Preheat your oven to 200°C. Quarter the potatoes. Peel the carrot and remove both ends, then quarter lengthways and chop the lengths into three chunks. Put the potatoes and carrot on a baking tray and drizzle over some oil. Season with salt and pepper and sprinkle over the half the Italian herbs. Toss to coat, then roast on the middle shelf of your oven until golden and cooked through, 30-35 mins. Turn halfway through.

Roast the Chicken
2

Put the chicken thighs on another baking tray. Sprinkle on the remaining Italian herbs and season with salt and pepper. Rub the seasoning into the chicken.

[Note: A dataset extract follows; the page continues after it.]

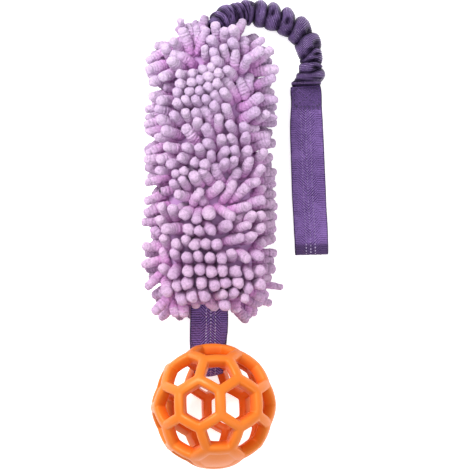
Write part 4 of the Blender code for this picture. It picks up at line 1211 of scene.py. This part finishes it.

TIP: Remember to wash your hands and equipment after handling raw meat! Pop on the top shelf of your oven and roast until the skin is crispy, 30-35 mins. TIP: The chicken is cooked when it is no longer pink in the middle.

Roast the Rest
3

Meanwhile, remove the root and dark green top from the leek, then slice into 1cm thick rounds. Remove the top and bottom from the courgette, quarter lengthways and chop each strip into three pieces. Add the leek and courgette to the potatoes and carrot after 15 mins of cooking time, mixing them in evenly. Roast until soft and golden, 20 mins.

Make the Salad
4

Cut the cherry tomatoes in half through the equator. Pop into a mixing bowl. Chop each vine tomato into eight pieces. Add these to the bowl and season with a pinch of salt. Stir in a glug of olive oil (see ingredients for amount). Finely chop the parsley (stalks and all) and stir a quarter into the tomato salad. TIP: The salt will help the tomatoes release their juice and make a delicious dressing.

Salsa time!
5

Pick the mint leaves from their stalks and roughly chop (discard the stalks). Mix the mint and remaining parsley together in another mixing bowl with the honey, wholegrain mustard (add less if you don't love mustard!), red wine vinegar and olive oil (see ingredients for amount). Season to taste with salt and pepper. Keep to one side.

Serve
6

Share the roasted veggies and tomato salad between your plates and place the chicken thighs alongside. Spoon the minty salsa on top. Enjoy!